How Common Space Could Shift the Status Quo


Access as a Core Principle


Common Space is building the first community-governed, openly licensed humanitarian satellite, specifically designed to operate outside the incentive structures that produce situations like this.


To be clear: Common Space would operate under a US NOAA commercial remote sensing license, which does include shutter control provisions. We arent claiming otherwise, and we intend to follow all applicable legal frameworks. Shutter control has, to our knowledge, never been formally invoked. What we're seeing now is voluntary compliance driven by commercial incentives, not legal mandates.

That distinction is the key. When your largest customer is the government that regulates you, informal requests carry the force of mandates. Common Space doesn't have that revenue dependency. We're structured as a nonprofit so that we can remain community centered, and mission-focused. The government loses the main lever it uses on commercial providers. That structural independence is what makes genuine access possible, not as an aspiration, but as an operating reality.

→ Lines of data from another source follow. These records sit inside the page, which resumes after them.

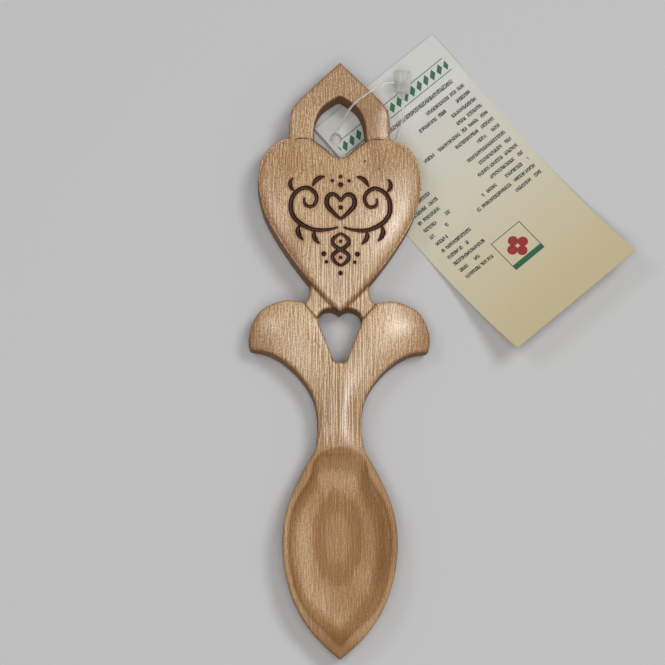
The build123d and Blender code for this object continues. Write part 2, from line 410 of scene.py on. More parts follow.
# Both plastics have this in common. The marks are fine dust and scuffs, as a change of roughness
plasticLook = {"ior": 1.46, "markDetail": 3.0, "markLevels": (0.35, 0.7)}
marks, marksIn, marksOut = newGroup(
    "plasticMarks", {"Scale": "Float", "Low": "Float", "High": "Float"}, {"Roughness": "Float"})
speckle = addNoise(marks, objectPlaceIn(marks), marksIn.outputs["Scale"], plasticLook["markDetail"])
lowest, highest = marksIn.outputs["Low"], marksIn.outputs["High"]
speckle = addRange(marks, speckle, *plasticLook["markLevels"], lowest, highest)
setInputs(marks, marksOut, {"Roughness": speckle})


def clearPlastic(name, look):
    material, tree, shader = newMaterial(name)
    group = addNode(tree, "ShaderNodeGroup", {
        "Scale": look["markScale"],
        "Low": look["roughness"],
        "High": look["roughness"] + look["markSpread"],
    }, node_tree=marks)
    setInputs(tree, shader, {
        "Base Color": look["color"],
        "IOR": plasticLook["ior"],
        "Transmission Weight": look["transmission"],
        "Alpha": look["alpha"],
        "Roughness": group.outputs["Roughness"],
    })
    return material


strap, strapData = newCurve("strap", "3D")
setTube(strapData, strapLook["diameter"] / 2, strapLook["sideSteps"], strapLook["lineSteps"])
addLine(strapData, strapLook["route"])
strapData.materials.append(clearPlastic("strapPlastic", strapLook))

print("lock head and plug")
headLook = {
    "size": (5.0, 7.6, 3.2),
    "place": (21.2, 159.8, 6.4),
    "tilt": 25,
    "edge": 0.35,
    "edgeSteps": 4,
    # a face this upright or more is a broad one
    "broadFace": 0.9,
    "recessInset": 0.75,
    "recessDepth": 0.3,
    # two ribs in the recess: their places across, their size, their middle along and their edge
    "ribs": (-0.9, 0.75),
    "ribSize": (0.45, 3.6, 2.9),
    "ribMiddle": 1.5,
    "ribEdge": 0.12,
    "ribEdgeSteps": 2,
    "socketRadius": 1.0,
    "socketReach": 4,
    "socketPlace": -0.6,
    "socketSides": 48,
    # the strap's root grows out of the end that faces the bowl, in rings of (place, radius)
    "rootRings": ((0, 0.651), (0.6, 0.62), (1.55, 0.558), (2.7, 0.45)),
    "rootPlace": 0.5,
    "rootInset": 0.5,
    "rootSides": 32,
    "smoothAngle": 35,
    "color": (0.86, 0.85, 0.82, 1),
    "transmission": 0.8,
    "roughness": 0.26,
    "alpha": 0.8,
    "markScale": 500,
    "markSpread": 0.1,
}
headPlastic = clearPlastic("headPlastic", headLook)
headPlace = moveBy(*headLook["place"]) @ turnBy(headLook["tilt"], "Y")
deselectAll()
bpy.ops.mesh.primitive_cube_add(size=1, scale=inMetres(headLook["size"]))
lockHead = bpy.context.object
lockHead.name = lockHead.data.name = "lockHead"
applyPlace(lockHead)

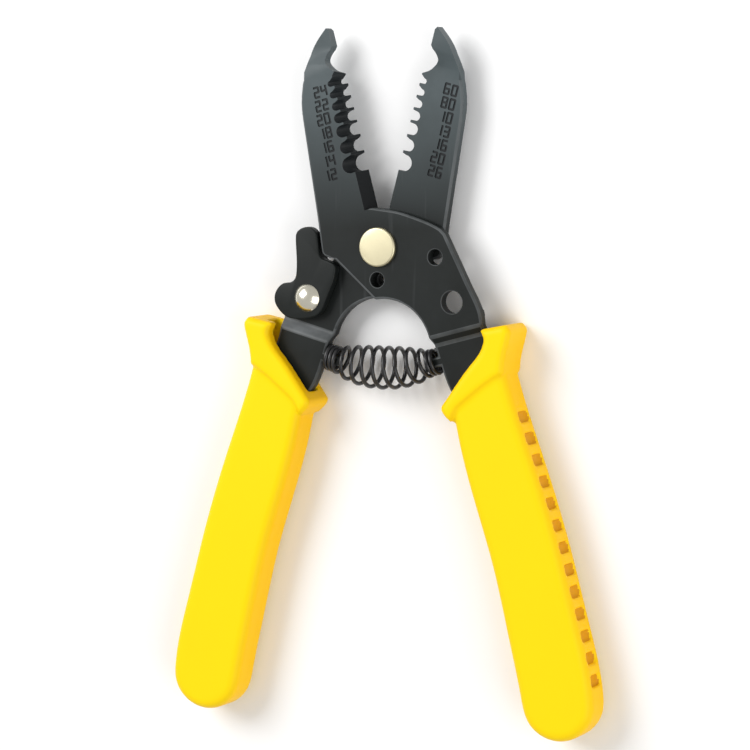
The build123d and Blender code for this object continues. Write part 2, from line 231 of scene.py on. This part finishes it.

I also hope Common Space can force broader conversations: between the commercial industry and government, about process, governance, and the conditions under which data should and shouldn't be withheld. The current system operates on informal pressure and voluntary compliance, with no transparency and no accountability, and this is the status quo which should not be maintained. 


Shifting the power dynamic 


Iran is not an exception, it's a preview to a future we’re actively walking towards if there isn’t an intervention. With increasing conflict, increasing climate disasters, and a broader tightening on open data, transparency and accountability are gradually losing ground to controlled interests. Right now, a handful of companies and governments decide who gets to see what's happening on Earth, and when, and under what conditions. When data is restricted both the governments and the companies win, and the incentives for releasing imagery for the public benefit are further reduced. Events like what is happening in Iran are unfortunate reminders of these restrictions. 


The technology exists. Over a thousand satellites image the Earth every day. What's missing is infrastructure built for the people who need it most, governed by the communities it serves, and independent from the pressures that keep turning the lights off.


In 1979, a Washington Post editorial called for "a global information system, shared and operated cooperatively by all nations" that would "use space satellites and the technological wizardry of modern intelligence agencies for peace-keeping as well as to aid human endeavors, from agriculture to mineral exploration."


47 years later, we have the satellites, technology, community and need,  but we still haven’t gained the independence of access which is required to make this vision a reality. Thats what Common Space is doing, shift the power dynamics of a broken system to one that serves humanity. 


Fighting against the system and the trend


Unfortunately, I don't see this trend slowing down anytime soon, much as I'd like to. Governments will continue pulling levers to push public missions into the private sector, where they retain de facto control over outputs while shedding accountability for them. Landsat is a major test case for how this plays out,  and I believe other missions will follow one of two paths: falling away entirely, leaving permanent gaps in our understanding and measurement of the planet, or being absorbed into the commercial realm, where they'll face the same pressures the current remote sensing community already struggles under, resulting in less data shared publicly over time. This is precisely what's driving the urgency behind Common Space, to demonstrate a better model quickly, and to challenge these dynamics before they become too entrenched to reverse.